Home for Easter
Last Sunday was Easter, and I was home from school on break. I went back to the church where I grew up--the church where I was baptized and confirmed, where I attended youth group and worship weekly, where I preached for the first time, and where my call to ministry was nurtured. I haven't been there for Sunday worship in a long time because I attend graduate school out of town, and before that, I served another congregation as pastor for two years. It was good to be back.
This is not a perfect congregation, and I don't mean to present it as a congregation without flaws. What I will say, though, is that I am grateful for this congregation, and in spite of its shortcomings, it is among the primary reasons I remain United Methodist.
You see, it was in this congregation that I learned to read the Bible pray. It was in this local church that I learned the tenants of the faith. It was in this congregation that I first encountered the hymns, the liturgies, and the doctrines of our faith tradition. It was in this congregation that I learned about prevenient grace. Before anyone ever told me I was incompatible with Christian teaching, a sermon at this church taught me that God's love seeks all people.
It was in this congregation that I was invited to be an acolyte, a liturgist, and even a pulpit supplier--long before I knew about any prohibition against self-avowed, practicing homosexuals in ordained ministry.
It was in this congregation that I first encountered and continually heard the beautiful words, "Christ invites to this table all who love God," a phrase that affirms the sacred worth of all with no ifs, ands or buts attached.
It was in this church that I attended many weddings of family members and other church members, all before I realized I could never hope to have a wedding in that very sanctuary or performed by a United Methodist pastor.
It was in this church that I met Sunday school teachers who were intentional about including everyone who came in the classroom, no matter where they were from or what their abilities were; no one was excluded.
It was in confirmation class at this church that I learned why United Methodists use grape juice instead of wine for communion; I loved the idea of a table where everyone felt free to be an authentic person without temptation, even before I learned that our denomination's polity requires some people to lose their authenticity in order to keep their jobs.
It was in that same confirmation class that I learned about baptism as an act of God to which humans respond, even before I learned that our denomination refuses to see human sexuality as a gift of God for God's people.
It was in this church that I learned our faith tradition of encountering questions of faith using scripture, tradition, experience, and reason, and I learned that before I understood that the rules of our denomination are often based on none of the four.
It was in this congregation that I made a promise to accept the power God gives me to resist evil, injustice, and oppression, even before I learned that my own denomination could be a manifestation of the evil, injustice, and oppression I was promising to resist.

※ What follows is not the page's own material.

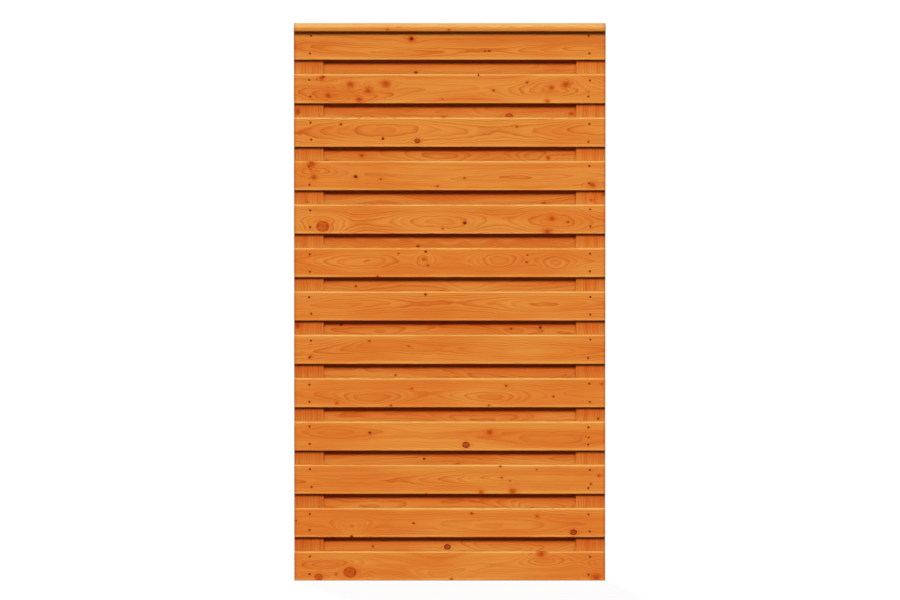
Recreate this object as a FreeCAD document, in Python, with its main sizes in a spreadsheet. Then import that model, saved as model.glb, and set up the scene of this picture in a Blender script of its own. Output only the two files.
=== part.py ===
import FreeCAD, Part
import Sketcher
import os

# Slatted privacy fence panel of the hit-and-miss kind, in planed and stained softwood.
# Boards on the front of two uprights leave gaps, and boards on their back stand behind those gaps,
# so that air passes and the view doesn't. One more plank lies flat on top as the cap.
# X runs along the panel, Z is up and the front faces -Y. All sizes are in millimetres.
# The origin is at the foot of the left upright, on its outer edge and in the middle of its thickness.

# Driving sizes: a name, a value and what it measures.
DRIVING_SIZES = [
    ("panel_width", "1000", "boards and cap, over both uprights"),
    ("front_boards", "13", "number of boards on the front"),
    ("board_width", "95", "front and back boards, up the panel"),
    ("board_thickness", "16", "front and back boards"),
    ("board_gap", "45.75", "open height between two boards of one side"),
    ("upright_width", "95", "along the panel"),
    ("upright_thickness", "16", "between the front boards and the back boards"),
    ("cap_width", "95", "from front to back"),
    ("cap_thickness", "16", "plank lying flat on the panel"),
    ("edge_radius", "4", "rounding of the long edges of every plank"),
]

# Worked-out sizes, as expressions on the sheet. The lowest front board is flush with the foot, and the
# uprights end level with the highest one, so that the cap rests on them and on that board.
PITCH = "(Sizes.board_width + Sizes.board_gap)"
STACK_HEIGHT = f"((Sizes.front_boards - 1) * {PITCH} + Sizes.board_width)"
UPRIGHT_FRONT = "(-Sizes.upright_thickness / 2)"
UPRIGHT_BACK = "(Sizes.upright_thickness / 2)"

# Numbers by which a sketch names the ends of a line, its own origin and the first four lines.
LINE_START, LINE_END = 1, 2
SKETCH_ORIGIN = (-1, 1)
BOTTOM, RIGHT, TOP, LEFT = range(4)

OUTPUT_FOLDER = "parts"
PARALLEL = 1e-6


def add_size_sheet(doc):
    """The sheet of driving sizes, one to a row, each with its name as alias."""
    sheet = doc.addObject("Spreadsheet::Sheet", "Sizes")
    for row, (alias, value, note) in enumerate(DRIVING_SIZES, start=1):
        sheet.set(f"A{row}", alias)
        sheet.set(f"B{row}", value)
        sheet.setAlias(f"B{row}", alias)
        sheet.set(f"C{row}", note)
    doc.recompute()
    return sheet


def base_plane(body, role):
    """The plane of the body's own origin that has this role."""
    for feature in body.Origin.OriginFeatures:
        if feature.Role == role:
            return feature
    raise ValueError(f"{body.Label} has no {role}")


def draw_section(sketch, width, height):
    """A rectangle from the sketch's origin, with its width and height bound to expressions."""
    corners = [(0, 0), (2, 0), (2, 1), (0, 1)]
    points = [FreeCAD.Vector(x, y, 0) for x, y in corners]
    for start, end in zip(points, points[1:] + points[:1]):
        sketch.addGeometry(Part.LineSegment(start, end), False)
    for line, following in ((BOTTOM, RIGHT), (RIGHT, TOP), (TOP, LEFT), (LEFT, BOTTOM)):
        corner = Sketcher.Constraint("Coincident", line, LINE_END, following, LINE_START)
        sketch.addConstraint(corner)
    for line in (BOTTOM, TOP):
        sketch.addConstraint(Sketcher.Constraint("Horizontal", line))
    for line in (RIGHT, LEFT):
        sketch.addConstraint(Sketcher.Constraint("Vertical", line))
    sketch.addConstraint(Sketcher.Constraint("Coincident", BOTTOM, LINE_START, *SKETCH_ORIGIN))
    across = sketch.addConstraint(
        Sketcher.Constraint("DistanceX", BOTTOM, LINE_START, BOTTOM, LINE_END, 2.0)
    )
    upward = sketch.addConstraint(
        Sketcher.Constraint("DistanceY", RIGHT, LINE_START, RIGHT, LINE_END, 1.0)
    )
    for number, name, size in ((across, "width", width), (upward, "height", height)):
        sketch.renameConstraint(number, name)
        sketch.setExpression(f"Constraints.{name}", size)


def edges_along(shape, direction):
    """Names of the shape's straight edges that run along the direction."""
    return [
        f"Edge{number}"
        for number, edge in enumerate(shape.Edges, start=1)
        if edge.Curve.Direction.cross(direction).Length < PARALLEL
    ]


def add_plank(doc, name, plane, section, length, place):
    """A plank: a section drawn on a base plane, padded to its length, with its long edges rounded.

    On YZ_Plane the section lies across Y and Z and the plank runs along X. On XY_Plane the section
    lies across X and Y and the plank stands along Z. The place is that of its lowest corner.
    """
    body = doc.addObject("PartDesign::Body", name)
    body.Label = name
    sketch = body.newObject("Sketcher::SketchObject", f"{name}_section")
    sketch.AttachmentSupport = [(base_plane(body, plane), "")]
    sketch.MapMode = "FlatFace"
    draw_section(sketch, *section)
    pad = body.newObject("PartDesign::Pad", f"{name}_length")
    pad.Profile = sketch
    pad.setExpression("Length", length)
    doc.recompute()
    rounding = body.newObject("PartDesign::Fillet", f"{name}_rounding")
    run = {"YZ_Plane": FreeCAD.Vector(1, 0, 0), "XY_Plane": FreeCAD.Vector(0, 0, 1)}[plane]
    rounding.Base = (pad, edges_along(pad.Shape, run))
    rounding.setExpression("Radius", "Sizes.edge_radius")
    body.Tip = rounding
    for axis, value in zip("xyz", place):
        body.setExpression(f"Placement.Base.{axis}", value)
    return body


def add_boards(doc, side, count, front_y, lowest_z):
    """The boards of one side, numbered from the top down and spaced by the pitch."""
    return [
        add_plank(
            doc,
            f"{side}_board_{number:02d}",
            "YZ_Plane",
            ("Sizes.board_thickness", "Sizes.board_width"),
            "Sizes.panel_width",
            ("0", front_y, f"{lowest_z} + {count - number} * {PITCH}"),
        )
        for number in range(1, count + 1)
    ]


def add_upright(doc, name, left_x):
    """An upright, standing from the foot to the underside of the cap."""
    section = ("Sizes.upright_width", "Sizes.upright_thickness")
    return add_plank(doc, name, "XY_Plane", section, STACK_HEIGHT, (left_x, UPRIGHT_FRONT, "0"))


def add_cap(doc):
    """The cap, centred on the thickness of the panel and flush with the board ends."""
    section = ("Sizes.cap_width", "Sizes.cap_thickness")
    place = ("0", "-Sizes.cap_width / 2", STACK_HEIGHT)
    return add_plank(doc, "top_cap", "YZ_Plane", section, "Sizes.panel_width", place)


def check_document(doc, planks):
    """Stop if any object failed or any plank is not one valid solid."""
    for item in doc.Objects:
        if "Invalid" in item.State or "Error" in item.State:
            raise RuntimeError(f"{item.Label} did not recompute: {item.State}")
    for plank in planks:
        shape = plank.Shape
        if shape.isNull() or not shape.isValid() or len(shape.Solids) != 1:
            raise RuntimeError(f"{plank.Label} is not one valid solid")


def write_planks(planks):
    """One STEP file for each plank, named by its label."""
    os.makedirs(OUTPUT_FOLDER, exist_ok=True)
    for plank in planks:
        plank.Shape.exportStep(os.path.join(OUTPUT_FOLDER, f"{plank.Label}.step"))


def build():
    """The whole panel: both sides of boards, the uprights between them and the cap on top."""
    doc = FreeCAD.newDocument("FencePanel")
    sheet = add_size_sheet(doc)
    front_boards = int(sheet.front_boards)
    front_y = f"{UPRIGHT_FRONT} - Sizes.board_thickness"
    planks = add_boards(doc, "front", front_boards, front_y, "0")
    # Each back board is centred on a gap, half a pitch above the front board below it.
    planks += add_boards(doc, "back", front_boards - 1, UPRIGHT_BACK, f"{PITCH} / 2")
    planks.append(add_upright(doc, "left_upright", "0"))
    planks.append(add_upright(doc, "right_upright", "Sizes.panel_width - Sizes.upright_width"))
    planks.append(add_cap(doc))
    doc.recompute()
    check_document(doc, planks)
    write_planks(planks)
    return planks


planks = build()
box = FreeCAD.BoundBox()
for plank in planks:
    box.add(plank.Shape.BoundBox)
volume = sum(plank.Shape.Volume for plank in planks)
print(f"{len(planks)} planks, {box.XLength:.2f} by {box.YLength:.2f} by {box.ZLength:.2f} mm")
print(f"{volume / 1e9:.5f} cubic metres of wood")
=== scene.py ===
# %% [markdown]
# # A slatted privacy fence panel
#
# The object is one garden fence panel of the hit-and-miss kind. Planed softwood boards are screwed to
# the front and the back of two uprights, and a board on one side stands behind each gap of the other,
# so that wind passes and the view is closed. One more plank lies flat on top and sheds the rain.
#
# The construction comes from a CAD model, which is loaded first. It fixes where every plank is, and
# this script gives each plank its real surface: eased ends, countersinks, grain, knots and stain.

# %% Load the frame
import math
import random

import bmesh
import bpy
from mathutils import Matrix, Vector


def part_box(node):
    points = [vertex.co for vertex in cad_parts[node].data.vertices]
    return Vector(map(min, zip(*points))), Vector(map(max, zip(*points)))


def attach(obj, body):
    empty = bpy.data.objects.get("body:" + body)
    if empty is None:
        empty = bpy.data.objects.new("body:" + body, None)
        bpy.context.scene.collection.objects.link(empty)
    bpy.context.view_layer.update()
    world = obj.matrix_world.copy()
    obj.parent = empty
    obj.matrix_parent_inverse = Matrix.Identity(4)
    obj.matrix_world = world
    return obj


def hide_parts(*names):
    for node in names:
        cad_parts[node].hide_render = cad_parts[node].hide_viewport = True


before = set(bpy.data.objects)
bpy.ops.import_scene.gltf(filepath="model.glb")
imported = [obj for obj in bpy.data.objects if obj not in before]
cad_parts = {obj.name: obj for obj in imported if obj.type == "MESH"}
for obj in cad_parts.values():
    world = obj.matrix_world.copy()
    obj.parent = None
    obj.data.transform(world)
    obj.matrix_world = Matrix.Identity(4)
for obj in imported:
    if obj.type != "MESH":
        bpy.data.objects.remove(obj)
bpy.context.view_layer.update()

# %% [markdown]
# ## Where the planks are
#
# Boards and cap run along X, the uprights along Z. Each plank is described by the axis that it runs
# along, the one across its broad face and the one through its thickness, so that one mesh function and
# one wood material serve them all.

# %% Describe every plank
X, Y, Z = 0, 1, 2


class Plank:
    """One piece of timber: its node, its box and which way it lies."""

    def __init__(self, node, run, across, through):
        self.node = node
        self.run, self.across, self.through = run, across, through
        self.low, self.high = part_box(node)
        self.middle = (self.low + self.high) / 2
        self.length = self.high[run] - self.low[run]
        self.width = self.high[across] - self.low[across]
        self.thickness = self.high[through] - self.low[through]


front = [Plank(n, X, Z, Y) for n in sorted(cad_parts) if n.startswith("front_board")]
back = [Plank(n, X, Z, Y) for n in sorted(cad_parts) if n.startswith("back_board")]
uprights = [Plank(n, Z, X, Y) for n in ("left_upright", "right_upright")]
cap = Plank("top_cap", X, Y, Z)
planks = front + back + uprights + [cap]

PANEL_WIDTH = front[0].length
PANEL_HEIGHT = cap.high[Z]
PITCH = front[0].low[Z] - front[1].low[Z]
print(len(planks), "planks, pitch", round(PITCH * 1000, 2), "mm")

# %% [markdown]
# ## The camera
#
# The photo looks at the panel nearly straight on, from slightly above, because the top of the cap shows
# as a thin bright strip. The panel is as wide at its top as at its foot there, so the camera stood far
# away behind a long lens. Here it stands 70 metres away, and the lens follows from the width that the
# panel has in the photo.

# %% Set the camera
PHOTO_WIDTH, PHOTO_HEIGHT = 900, 600
PANEL_LEFT_PX, PANEL_RIGHT_PX, PANEL_FOOT_PX = 294.4, 605.1, 580.6
CAMERA_RAISE = math.radians(8.0)
CAMERA_DISTANCE = 70.0
SENSOR_WIDTH = 36.0
VIEW_REACH = 200.0


def add_object(name, data):
    """A new object in the scene."""
    made = bpy.data.objects.new(name, data)
    bpy.context.scene.collection.objects.link(made)
    return made


px_per_metre = (PANEL_RIGHT_PX - PANEL_LEFT_PX) / PANEL_WIDTH
up_in_view = Vector((0, math.sin(CAMERA_RAISE), math.cos(CAMERA_RAISE)))
towards_camera = Vector((0, -math.cos(CAMERA_RAISE), math.sin(CAMERA_RAISE)))
view_foot = Vector((0, front[0].low[Y], 0)).dot(up_in_view)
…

It was in this congregation that I experienced the church's magnificent ability to love. At moments, that congregation is the Body of Christ at its best, and I'm glad I've seen it. I've also experienced the darkness of the church. I've read the Book of Discipline, which tells me that the way I love is a chargeable offense--in the same paragraph as embezzling money or abusing a child--and that hurts. Yet, I remain United Methodist, and I remain a member of that congregation that taught me so much about who and what and how God calls the church to be. At the center of God's call for the church is the love of Christ, where I find hope, and at the moment when I needed a visible sign of that hope, I am sure glad I went home for Easter.